-- start --

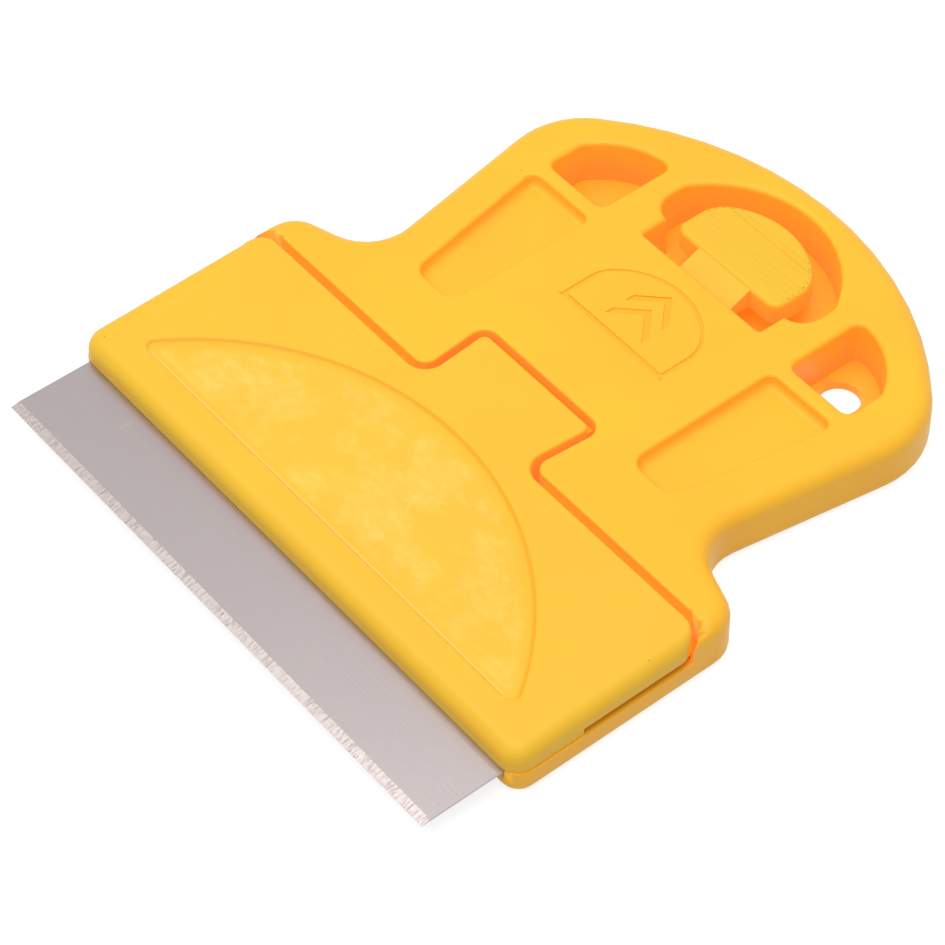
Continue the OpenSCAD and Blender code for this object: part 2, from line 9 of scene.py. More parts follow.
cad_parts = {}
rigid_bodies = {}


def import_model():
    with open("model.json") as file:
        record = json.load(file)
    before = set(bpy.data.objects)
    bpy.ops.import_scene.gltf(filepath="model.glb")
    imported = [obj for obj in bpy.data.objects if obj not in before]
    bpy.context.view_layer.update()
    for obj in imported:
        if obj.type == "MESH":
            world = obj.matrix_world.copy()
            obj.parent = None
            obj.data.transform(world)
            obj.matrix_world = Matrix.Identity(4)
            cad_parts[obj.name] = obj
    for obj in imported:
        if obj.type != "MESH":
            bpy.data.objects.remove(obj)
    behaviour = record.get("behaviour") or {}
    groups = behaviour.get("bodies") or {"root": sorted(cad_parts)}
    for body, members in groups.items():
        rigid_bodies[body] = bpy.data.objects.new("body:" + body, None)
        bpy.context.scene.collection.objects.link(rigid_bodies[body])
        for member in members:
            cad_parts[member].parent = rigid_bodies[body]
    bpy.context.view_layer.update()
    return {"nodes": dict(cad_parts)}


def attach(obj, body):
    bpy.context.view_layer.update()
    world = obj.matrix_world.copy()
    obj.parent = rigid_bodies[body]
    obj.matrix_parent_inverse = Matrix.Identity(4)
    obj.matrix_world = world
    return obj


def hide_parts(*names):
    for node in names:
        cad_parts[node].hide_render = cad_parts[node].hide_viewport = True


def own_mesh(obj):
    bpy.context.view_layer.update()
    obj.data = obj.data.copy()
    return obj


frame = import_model()
bpy.ops.object.select_all(action="DESELECT")

# Sizes, in millimetres, where a row is a distance behind the cutting edge

MM = 0.001
# Where the cutting edge lies on the model's own y
EDGE_ROW = -60.75
HANDLE_TOP = 9.7
# Top of the slit under the clamp, and top of the bottom cover
SLIT_TOP, COVER_TOP = 6.0, 1.6

# First and last row of the finger recesses
RECESS_FRONT, RECESS_REAR = 62.15, 89.9
# First row of the corner pockets, and of the button's window
POCKET_FRONT, WINDOW_FRONT = 92.8, 94.2
# Half width within which the window's rims lie, and the one beyond which the pockets' and recesses' rims do
WINDOW_REACH, SIDES_FROM = 19.6, 19
# How far the ridges between recess and pocket lie under the handle's top
RIDGE_SET = 0.5
# Half width at which the top's narrow front ends are parted off, still on the groove's straight side
TOP_END = 47.5
# Row behind which the top lies clear of those ends
TOP_END_ROW = 60.0
# Half width and row up to which the handle's edge along the groove is rounded
GROOVE_END, GROOVE_END_ROW = 48.6, 63.35
# Width of the flat border laid inside the top's rims, and the radii that the rims are rounded to
LIP_BORDER = 0.95
LIP_R, RECESS_LIP_R, GROOVE_LIP_R = 0.85, 0.6, 0.4
LIP_STEPS = 5

# Half width of the arched mark, its first and last row, and how far under the top it counts
MARK_HALF, MARK_FRONT, MARK_REAR = 11.8, 75.9, 90.7
MARK_REACH = 0.3
# Depths under the top between which the painted shade of the mark's sunk lines comes in
MARK_PAINTED_SHADE_START, MARK_PAINTED_SHADE_FULL = 0.02, 0.06

# The clamp's rear row, its length, and how far its top falls over that length
CLAMP_REAR, CLAMP_LENGTH, CLAMP_FALL = 49.0, 34.6, 1.0
# The scoop's straight front row, the row of its deepest reach back, its half width and its depth
SCOOP_FRONT, SCOOP_REAR, SCOOP_HALF = 20.4, 45.8, 45.4
SCOOP_DEPTH = 0.5
SCOOP_RISE = SCOOP_REAR - SCOOP_FRONT
SCOOP_RADIUS = (SCOOP_HALF ** 2 + SCOOP_RISE ** 2) / (2 * SCOOP_RISE)
SCOOP_CENTRE = SCOOP_REAR - SCOOP_RADIUS
# Height from which distances to the scoop's arc are measured, and how far under the top the scoop counts
SCOOP_LEVEL, SCOOP_REACH = 8.7, 0.7
# Width of the slope that the scoop's wall becomes, and the radius of that slope's edges
SCOOP_SLOPE, SCOOP_RIM_R = 0.45, 0.2
SCOOP_RIM_STEPS = 3

# Half width of the button pad, its first and last row, and how far under the top its grip lines count
PAD_HALF, PAD_FRONT, PAD_REAR = 11.7, 99.2, 112.6
GRIP_REACH = 0.45
# Height of the pad's rounded rim, the size of the tiny faces in it, and the distance over which they join
PAD_RIM, CRUMB_SIZE, CRUMB_JOIN = 1.2, 0.45, 0.12
# How far behind the window's front edge the lever's slope gets a row of points
LEVER_SHADE = 1.6

# Width of the ground band along the cutting edge, and half the width over which it comes in
GROUND_BAND, GROUND_BLUR = 1.5, 0.05
# Height of the burr on that band against the lines that rolling left
BURR_HEIGHT = 4
# Radius of the breaks on the blade's other edges, and the row from which they are made
BLADE_BREAK_R, BLADE_BREAK_ROW = 0.04, 1
BLADE_BREAK_STEPS = 2

# How far from a named place a point still counts as level with it, beside it, or on its rim
LEVEL, BESIDE, RIM = 0.03, 0.1, 0.6
# Least height of the normal of a face that looks straight up, and of one that slopes
UPWARD, SLOPING = 0.999, 0.5
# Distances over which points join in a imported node, once the ridges are raised, and once the scoop is sloped
PACKED_JOIN, RAISED_JOIN, SLOPED_JOIN = 0.002, 0.004, 0.03
# Faces whose corner angle is less than this, in degrees, are one face
FLAT_ANGLE = 0.1


def srgb(red, green, blue):
    """A colour written as screen values from 0 to 255, as the shader wants it."""
    def linear(value):
        share = value / 255
        return share / 12.92 if share <= 0.04045 else ((share + 0.055) / 1.055) ** 2.4
    return (linear(red), linear(green), linear(blue), 1.0)


# Colours

BLACK = (0, 0, 0, 1)
WHITE = (1, 1, 1, 1)
# The plastics where they lie open, and the orange painted in as shade and bounced light where their own walls
# close them in
HANDLE_LIT, HANDLE_PAINTED_SHADE = srgb(252, 189, 42), srgb(255, 134, 50)
CLAMP_LIT, CLAMP_PAINTED_SHADE = srgb(236, 188, 46), srgb(255, 150, 50)
# Painted glow that stands in for light coming through the plastic, at its lips and between its walls
PAINTED_GLOW_LIPS = (0.45, 0.21, 0.01, 1)
PAINTED_GLOW_WALLS = (0.5, 0.12, 0.016, 1)
# Painted shade in the sunk lines of the arched mark
MARK_PAINTED_SHADE = srgb(243, 172, 34)
PLASTIC_SPECK = srgb(150, 105, 40)
# Painted shade along the scoop's rim
SCOOP_RIM_SHADE = srgb(240, 174, 32)
# Painted sheen and a painted highlight line on the scoop
SCOOP_SHEEN = srgb(250, 206, 96)
BLADE_FLAT, BLADE_CLOUD = srgb(170, 161, 160), srgb(170, 160, 160)
BLADE_GROUND, BLADE_BURR = srgb(172, 162, 160), srgb(140, 128, 126)
BLADE_PIT = srgb(120, 108, 104)
DRAWN_STEEL = srgb(190, 188, 186)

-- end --

● Work required
Set down the lines above as they stand, starting with the first line and ending with the line that contains "SLIT_TOP, COVER_TOP = 6.0, 1.6".

● Result for this task
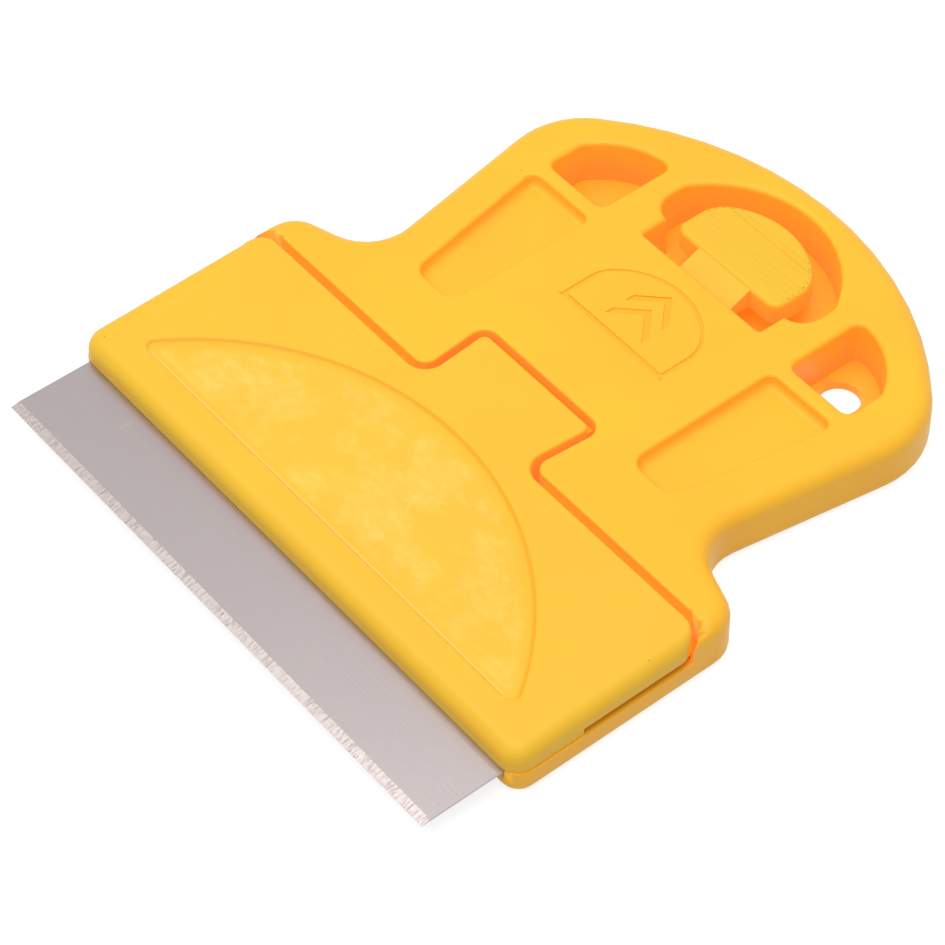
Continue the OpenSCAD and Blender code for this object: part 2, from line 9 of scene.py. More parts follow.
cad_parts = {}
rigid_bodies = {}


def import_model():
    with open("model.json") as file:
        record = json.load(file)
    before = set(bpy.data.objects)
    bpy.ops.import_scene.gltf(filepath="model.glb")
    imported = [obj for obj in bpy.data.objects if obj not in before]
    bpy.context.view_layer.update()
    for obj in imported:
        if obj.type == "MESH":
            world = obj.matrix_world.copy()
            obj.parent = None
            obj.data.transform(world)
            obj.matrix_world = Matrix.Identity(4)
            cad_parts[obj.name] = obj
    for obj in imported:
        if obj.type != "MESH":
            bpy.data.objects.remove(obj)
    behaviour = record.get("behaviour") or {}
    groups = behaviour.get("bodies") or {"root": sorted(cad_parts)}
    for body, members in groups.items():
        rigid_bodies[body] = bpy.data.objects.new("body:" + body, None)
        bpy.context.scene.collection.objects.link(rigid_bodies[body])
        for member in members:
            cad_parts[member].parent = rigid_bodies[body]
    bpy.context.view_layer.update()
    return {"nodes": dict(cad_parts)}


def attach(obj, body):
    bpy.context.view_layer.update()
    world = obj.matrix_world.copy()
    obj.parent = rigid_bodies[body]
    obj.matrix_parent_inverse = Matrix.Identity(4)
    obj.matrix_world = world
    return obj


def hide_parts(*names):
    for node in names:
        cad_parts[node].hide_render = cad_parts[node].hide_viewport = True


def own_mesh(obj):
    bpy.context.view_layer.update()
    obj.data = obj.data.copy()
    return obj


frame = import_model()
bpy.ops.object.select_all(action="DESELECT")

# Sizes, in millimetres, where a row is a distance behind the cutting edge

MM = 0.001
# Where the cutting edge lies on the model's own y
EDGE_ROW = -60.75
HANDLE_TOP = 9.7
# Top of the slit under the clamp, and top of the bottom cover
SLIT_TOP, COVER_TOP = 6.0, 1.6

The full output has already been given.